Print exactly what the entries say, line by line, from the first line down to the one with "paint.bump(paint.noise(1400, 2) +", inclusive.
## START RECORD SET
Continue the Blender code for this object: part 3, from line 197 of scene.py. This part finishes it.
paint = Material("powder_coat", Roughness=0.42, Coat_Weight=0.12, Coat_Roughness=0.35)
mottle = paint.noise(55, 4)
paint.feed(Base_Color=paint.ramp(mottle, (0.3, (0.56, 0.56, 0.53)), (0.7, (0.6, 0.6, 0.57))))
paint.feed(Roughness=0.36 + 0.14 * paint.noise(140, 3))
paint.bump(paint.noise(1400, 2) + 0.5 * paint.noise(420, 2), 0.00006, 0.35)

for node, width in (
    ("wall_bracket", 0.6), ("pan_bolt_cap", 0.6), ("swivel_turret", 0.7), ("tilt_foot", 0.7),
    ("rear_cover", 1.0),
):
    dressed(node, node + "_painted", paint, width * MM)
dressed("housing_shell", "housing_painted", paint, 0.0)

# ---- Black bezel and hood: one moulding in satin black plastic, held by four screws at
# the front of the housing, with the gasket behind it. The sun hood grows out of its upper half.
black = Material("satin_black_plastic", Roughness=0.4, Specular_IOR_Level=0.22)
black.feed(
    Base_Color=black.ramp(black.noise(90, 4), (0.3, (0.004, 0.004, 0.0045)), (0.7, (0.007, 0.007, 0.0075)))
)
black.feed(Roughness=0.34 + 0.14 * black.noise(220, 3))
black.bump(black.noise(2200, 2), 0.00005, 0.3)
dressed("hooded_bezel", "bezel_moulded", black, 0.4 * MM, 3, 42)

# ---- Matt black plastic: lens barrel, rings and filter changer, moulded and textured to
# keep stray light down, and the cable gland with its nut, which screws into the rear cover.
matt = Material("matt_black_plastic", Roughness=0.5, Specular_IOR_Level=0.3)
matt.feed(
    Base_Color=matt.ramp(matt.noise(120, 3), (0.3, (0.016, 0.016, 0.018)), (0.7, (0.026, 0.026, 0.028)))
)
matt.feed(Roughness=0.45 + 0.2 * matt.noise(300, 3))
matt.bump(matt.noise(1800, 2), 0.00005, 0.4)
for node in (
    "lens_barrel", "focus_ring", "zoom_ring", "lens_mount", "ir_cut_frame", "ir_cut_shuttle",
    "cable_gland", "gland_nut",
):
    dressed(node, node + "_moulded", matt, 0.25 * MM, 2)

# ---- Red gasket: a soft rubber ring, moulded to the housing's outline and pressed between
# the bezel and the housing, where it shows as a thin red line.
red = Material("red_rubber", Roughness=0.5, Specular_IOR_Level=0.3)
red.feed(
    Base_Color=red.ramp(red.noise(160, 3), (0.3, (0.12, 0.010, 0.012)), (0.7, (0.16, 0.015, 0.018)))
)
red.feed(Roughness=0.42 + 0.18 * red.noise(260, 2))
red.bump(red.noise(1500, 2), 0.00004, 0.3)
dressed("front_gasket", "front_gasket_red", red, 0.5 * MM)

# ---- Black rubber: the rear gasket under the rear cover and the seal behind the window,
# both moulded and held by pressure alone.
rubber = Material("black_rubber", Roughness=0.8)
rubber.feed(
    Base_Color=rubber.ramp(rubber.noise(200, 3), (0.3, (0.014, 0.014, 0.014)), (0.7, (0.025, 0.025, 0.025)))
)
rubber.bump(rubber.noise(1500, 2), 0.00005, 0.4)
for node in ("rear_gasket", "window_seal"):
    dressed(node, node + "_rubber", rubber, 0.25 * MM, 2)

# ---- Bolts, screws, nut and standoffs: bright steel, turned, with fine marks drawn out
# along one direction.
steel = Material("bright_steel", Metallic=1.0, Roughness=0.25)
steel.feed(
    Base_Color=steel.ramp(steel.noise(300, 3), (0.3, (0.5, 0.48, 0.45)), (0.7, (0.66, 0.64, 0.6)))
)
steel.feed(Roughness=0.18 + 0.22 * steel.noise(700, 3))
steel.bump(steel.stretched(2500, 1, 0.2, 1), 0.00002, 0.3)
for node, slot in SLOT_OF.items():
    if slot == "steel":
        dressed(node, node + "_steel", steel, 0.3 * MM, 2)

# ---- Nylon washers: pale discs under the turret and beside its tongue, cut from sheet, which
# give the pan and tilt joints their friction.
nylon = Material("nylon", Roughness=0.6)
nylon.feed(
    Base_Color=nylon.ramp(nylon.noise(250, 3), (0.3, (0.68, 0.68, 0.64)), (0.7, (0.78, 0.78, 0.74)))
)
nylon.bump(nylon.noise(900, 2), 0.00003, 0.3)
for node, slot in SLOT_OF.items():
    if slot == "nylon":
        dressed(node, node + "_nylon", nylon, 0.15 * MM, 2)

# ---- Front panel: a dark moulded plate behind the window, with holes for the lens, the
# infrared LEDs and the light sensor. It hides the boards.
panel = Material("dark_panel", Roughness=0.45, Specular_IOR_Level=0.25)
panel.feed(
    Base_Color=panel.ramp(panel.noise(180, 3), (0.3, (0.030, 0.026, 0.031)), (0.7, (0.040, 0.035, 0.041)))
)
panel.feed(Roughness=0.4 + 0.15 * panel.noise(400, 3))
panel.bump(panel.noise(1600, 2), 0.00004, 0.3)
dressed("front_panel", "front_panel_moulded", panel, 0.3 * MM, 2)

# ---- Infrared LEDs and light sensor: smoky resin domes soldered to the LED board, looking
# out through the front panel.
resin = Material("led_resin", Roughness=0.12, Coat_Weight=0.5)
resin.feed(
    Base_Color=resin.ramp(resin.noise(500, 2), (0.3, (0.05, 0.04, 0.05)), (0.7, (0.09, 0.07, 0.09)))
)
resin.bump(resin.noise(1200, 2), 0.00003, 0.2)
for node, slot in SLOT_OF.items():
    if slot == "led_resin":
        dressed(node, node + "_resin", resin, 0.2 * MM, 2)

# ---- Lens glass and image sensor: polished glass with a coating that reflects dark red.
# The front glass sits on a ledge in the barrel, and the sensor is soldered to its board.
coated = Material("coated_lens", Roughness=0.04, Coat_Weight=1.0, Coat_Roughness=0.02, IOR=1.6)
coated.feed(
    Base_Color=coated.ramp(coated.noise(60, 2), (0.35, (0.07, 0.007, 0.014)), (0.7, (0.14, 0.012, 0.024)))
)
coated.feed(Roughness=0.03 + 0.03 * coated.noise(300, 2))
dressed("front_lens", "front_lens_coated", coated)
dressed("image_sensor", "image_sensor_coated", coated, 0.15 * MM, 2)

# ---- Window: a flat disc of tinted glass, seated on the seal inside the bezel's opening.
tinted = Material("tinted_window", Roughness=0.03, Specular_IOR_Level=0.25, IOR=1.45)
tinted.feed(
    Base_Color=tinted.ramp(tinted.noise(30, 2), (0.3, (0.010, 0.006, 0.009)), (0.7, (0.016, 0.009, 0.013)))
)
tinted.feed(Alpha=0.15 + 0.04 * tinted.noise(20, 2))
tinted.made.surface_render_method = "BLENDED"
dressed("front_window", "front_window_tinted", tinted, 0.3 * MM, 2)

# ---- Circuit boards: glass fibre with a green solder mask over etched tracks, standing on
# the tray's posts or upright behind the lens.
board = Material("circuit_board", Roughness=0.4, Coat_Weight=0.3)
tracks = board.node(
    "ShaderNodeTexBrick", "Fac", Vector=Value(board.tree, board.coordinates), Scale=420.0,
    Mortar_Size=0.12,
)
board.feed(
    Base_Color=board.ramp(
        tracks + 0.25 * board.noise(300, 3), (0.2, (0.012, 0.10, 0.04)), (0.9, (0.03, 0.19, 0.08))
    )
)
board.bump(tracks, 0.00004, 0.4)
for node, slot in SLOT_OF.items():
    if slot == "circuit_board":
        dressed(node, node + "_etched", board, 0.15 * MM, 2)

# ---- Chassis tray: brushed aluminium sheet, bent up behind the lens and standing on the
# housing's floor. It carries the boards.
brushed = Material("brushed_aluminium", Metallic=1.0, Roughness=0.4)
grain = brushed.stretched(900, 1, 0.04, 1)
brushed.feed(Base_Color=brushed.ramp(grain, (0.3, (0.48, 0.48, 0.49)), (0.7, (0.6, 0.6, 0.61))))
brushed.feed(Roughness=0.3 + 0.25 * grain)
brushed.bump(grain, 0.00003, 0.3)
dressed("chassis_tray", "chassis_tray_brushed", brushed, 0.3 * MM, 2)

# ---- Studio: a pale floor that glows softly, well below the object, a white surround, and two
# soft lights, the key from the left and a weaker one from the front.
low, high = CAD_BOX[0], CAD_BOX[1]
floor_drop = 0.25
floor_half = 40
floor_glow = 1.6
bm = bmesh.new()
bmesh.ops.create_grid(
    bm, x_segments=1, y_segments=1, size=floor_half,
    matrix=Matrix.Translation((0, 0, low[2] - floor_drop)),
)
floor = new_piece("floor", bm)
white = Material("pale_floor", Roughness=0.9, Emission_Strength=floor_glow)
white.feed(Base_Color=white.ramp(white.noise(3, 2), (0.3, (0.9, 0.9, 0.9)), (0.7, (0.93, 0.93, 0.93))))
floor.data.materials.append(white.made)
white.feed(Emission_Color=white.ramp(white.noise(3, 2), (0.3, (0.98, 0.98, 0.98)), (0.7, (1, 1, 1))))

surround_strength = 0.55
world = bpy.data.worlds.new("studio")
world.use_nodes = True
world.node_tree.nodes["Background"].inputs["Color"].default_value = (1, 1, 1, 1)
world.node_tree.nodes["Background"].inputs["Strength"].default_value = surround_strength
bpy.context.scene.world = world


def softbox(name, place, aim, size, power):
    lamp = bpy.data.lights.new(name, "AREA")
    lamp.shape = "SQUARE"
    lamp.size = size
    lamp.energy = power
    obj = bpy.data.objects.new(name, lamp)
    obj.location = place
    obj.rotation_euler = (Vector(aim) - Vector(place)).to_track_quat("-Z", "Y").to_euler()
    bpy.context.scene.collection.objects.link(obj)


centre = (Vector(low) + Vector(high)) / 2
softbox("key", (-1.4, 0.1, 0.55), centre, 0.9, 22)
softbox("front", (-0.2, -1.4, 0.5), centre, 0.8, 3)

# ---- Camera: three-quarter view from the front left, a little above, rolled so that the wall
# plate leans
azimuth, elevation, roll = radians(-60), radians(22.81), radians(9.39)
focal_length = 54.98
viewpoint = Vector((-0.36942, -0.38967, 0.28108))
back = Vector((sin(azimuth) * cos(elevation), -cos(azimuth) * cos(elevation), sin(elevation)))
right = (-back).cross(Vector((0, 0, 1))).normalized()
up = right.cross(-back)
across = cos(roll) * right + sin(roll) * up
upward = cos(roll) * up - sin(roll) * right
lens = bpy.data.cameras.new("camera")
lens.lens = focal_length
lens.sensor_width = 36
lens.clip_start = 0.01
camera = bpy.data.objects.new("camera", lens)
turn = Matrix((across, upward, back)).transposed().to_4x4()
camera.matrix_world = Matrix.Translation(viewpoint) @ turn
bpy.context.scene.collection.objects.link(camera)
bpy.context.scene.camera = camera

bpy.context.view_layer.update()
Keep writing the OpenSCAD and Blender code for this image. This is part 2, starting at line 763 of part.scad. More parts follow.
## END RECORD SET
▸ **SOLUTION**
Continue the Blender code for this object: part 3, from line 197 of scene.py. This part finishes it.
paint = Material("powder_coat", Roughness=0.42, Coat_Weight=0.12, Coat_Roughness=0.35)
mottle = paint.noise(55, 4)
paint.feed(Base_Color=paint.ramp(mottle, (0.3, (0.56, 0.56, 0.53)), (0.7, (0.6, 0.6, 0.57))))
paint.feed(Roughness=0.36 + 0.14 * paint.noise(140, 3))
paint.bump(paint.noise(1400, 2) + 0.5 * paint.noise(420, 2), 0.00006, 0.35)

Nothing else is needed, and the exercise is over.